车的可用捕获量

题目

在一个 8 x 8 的棋盘上，有一个白色车（rook）。也可能有空方块，白色的象（bishop）和黑色的卒（pawn）。它们分别以字符 “R”，“.”，“B” 和 “p” 给出。大写字符表示白棋，小写字符表示黑棋。

车按国际象棋中的规则移动：它选择四个基本方向中的一个（北，东，西和南），然后朝那个方向移动，直到它选择停止、到达棋盘的边缘或移动到同一方格来捕获该方格上颜色相反的卒。另外，车不能与其他友方（白色）象进入同一个方格。

返回车能够在一次移动中捕获到的卒的数量。

示例 1：

示例1

输入：[[".",".",".",".",".",".",".","."],[".",".",".","p",".",".",".","."],[".",".",".","R",".",".",".","p"],[".",".",".",".",".",".",".","."],[".",".",".",".",".",".",".","."],[".",".",".","p",".",".",".","."],[".",".",".",".",".",".",".","."],[".",".",".",".",".",".",".","."]]
输出：3
解释：
在本例中，车能够捕获所有的卒。

示例 2：

示例2

输入：[[".",".",".",".",".",".",".","."],[".","p","p","p","p","p",".","."],[".","p","p","B","p","p",".","."],[".","p","B","R","B","p",".","."],[".","p","p","B","p","p",".","."],[".","p","p","p","p","p",".","."],[".",".",".",".",".",".",".","."],[".",".",".",".",".",".",".","."]]
输出：0
解释：
象阻止了车捕获任何卒。

示例3

示例3

输入：[[".",".",".",".",".",".",".","."],[".",".",".","p",".",".",".","."],[".",".",".","p",".",".",".","."],["p","p",".","R",".","p","B","."],[".",".",".",".",".",".",".","."],[".",".",".","B",".",".",".","."],[".",".",".","p",".",".",".","."],[".",".",".",".",".",".",".","."]]
输出：3
解释：
车可以捕获位置 b5，d6 和 f5 的卒。

解题思路

本体最难还是在于理解题意，感觉为了出一道算法题，得先学会好多东西。
总共分两步，一，找到车的位置，二，找到车走一次（上下左右）后的结果。

1. n^2时间复杂度找到车的坐标位置（x，y）。
2. 以该坐标为原点，分别从左右上下，找到所有符合的子结果。复杂度4n。
3. 判断条件为，遇到‘B’那么结束当前方向的寻找，遇到‘p’总结果+1，并结束当前方向的寻找。
4. 返回最终结果。
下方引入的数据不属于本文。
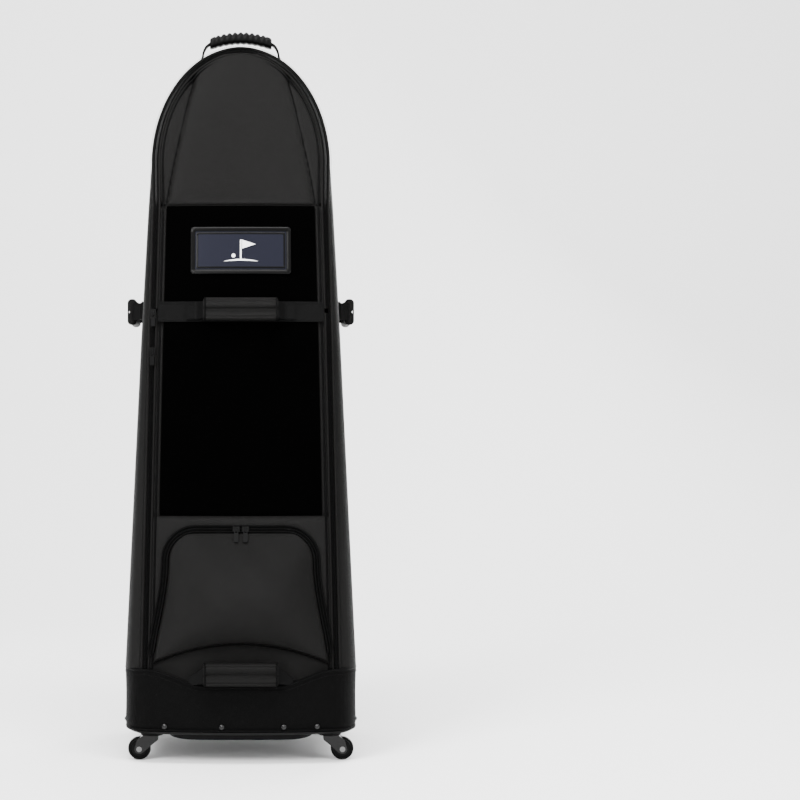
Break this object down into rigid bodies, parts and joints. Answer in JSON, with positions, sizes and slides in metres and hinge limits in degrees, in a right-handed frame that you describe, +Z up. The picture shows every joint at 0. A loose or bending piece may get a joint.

时间复杂度O(n^2).

代码

class Solution {
    public int numRookCaptures(char[][] board) {
        // 先找到车
        // 上下左右找
        // 遇到象时停止
        // 遇到p时值++，并停止
        // 返回结果
        int x = 0,y = 0;
        for (int i = 0; i < board.length; i++){
            for (int j = 0; j < board[i].length; j++){
                char str = board[i][j];
                if (str == 'R'){
                    x = i;
                    y = j;
                    break;
                }
            }
        }   

        int res = 0;
        //向左
        for (int i = x; i > 0; i--){
            char str = board[i][y];
            if (str == 'B'){
                break;
            }else if (str == 'p'){
                res ++;
                break;
            }
        }
        // 向右
        for (int i = x; i < board.length; i++){
            char str = board[i][y];
            if (str == 'B'){
                break;
            }else if (str == 'p'){
                res ++;
                break;
            }
        }

        // 向上
        for (int j = y; j < board[x].length; j++){
            char str = board[x][j];
            if (str == 'B'){
                break;
            }else if (str == 'p'){
                res ++;
                break;
            }
        }

        // 向下

        for (int j = y; j > 0; j--){
            char str = board[x][j];
            if (str == 'B'){
                break;
            }else if (str == 'p'){
                res ++;
                break;
            }
        }

        return res;
    }
}